Recalling our commitments from Hangzhou and Hamburg, we welcome the concrete policy solutions developed by the Global Forum on Steel Excess Capacity (GFSEC), facilitated by the OECD. We call on all members to implement the Berlin and Paris GFSEC Ministerial recommendations and commitments. We look forward to a substantive report by June 2019.
We remain committed to prevent and fight corruption and lead by example. We agree on the new action plan 2019-2021 and endorse Principles on Preventing Corruption and Ensuring Integrity in State-Owned Enterprises and on Preventing and Managing Conflicts of Interest in the Public Sector. These will foster transparency and integrity in the public and private sectors. We will continue practical cooperation to fight corruption including in line with our G20 commitments. We will further explore the links between corruption and other economic crimes and ways to tackle them, including through cooperation on the return of persons sought for such offences and stolen assets, consistent with international obligations and domestic legal systems. We ask relevant international organizations to report back to us on those issues during the next presidency. We call for the effective implementation by all G20 countries of the UN Convention Against Corruption, including the criminalization of the bribery of foreign public officials, and note the work towards possible adherence to the OECD Convention on Combating Bribery of Foreign Public Officials in International Business Transactions.

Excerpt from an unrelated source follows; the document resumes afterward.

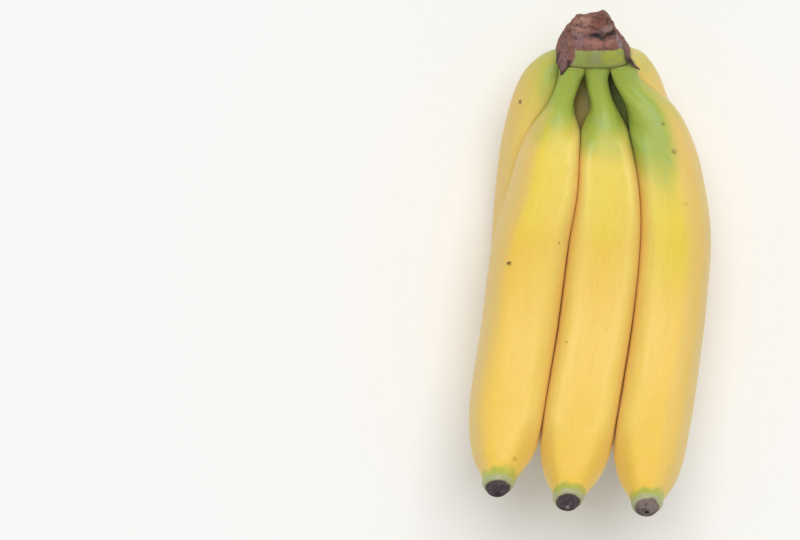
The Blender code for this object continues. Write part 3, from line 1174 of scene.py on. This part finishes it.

We reaffirm our strong condemnation of terrorism in all its forms and manifestations. We commit to the full implementation of The Hamburg G20 Leaders Statement on Countering Terrorism. We will step up our efforts in fighting terrorist and proliferation financing, and money laundering. We urge the digital industry to work together to fight exploitation of the internet and social media for terrorist purposes.
We thank Argentina for its G20 Presidency and for hosting the successful Buenos Aires Summit and we look forward to our next meetings in Japan in 2019 and in Saudi Arabia in 2020.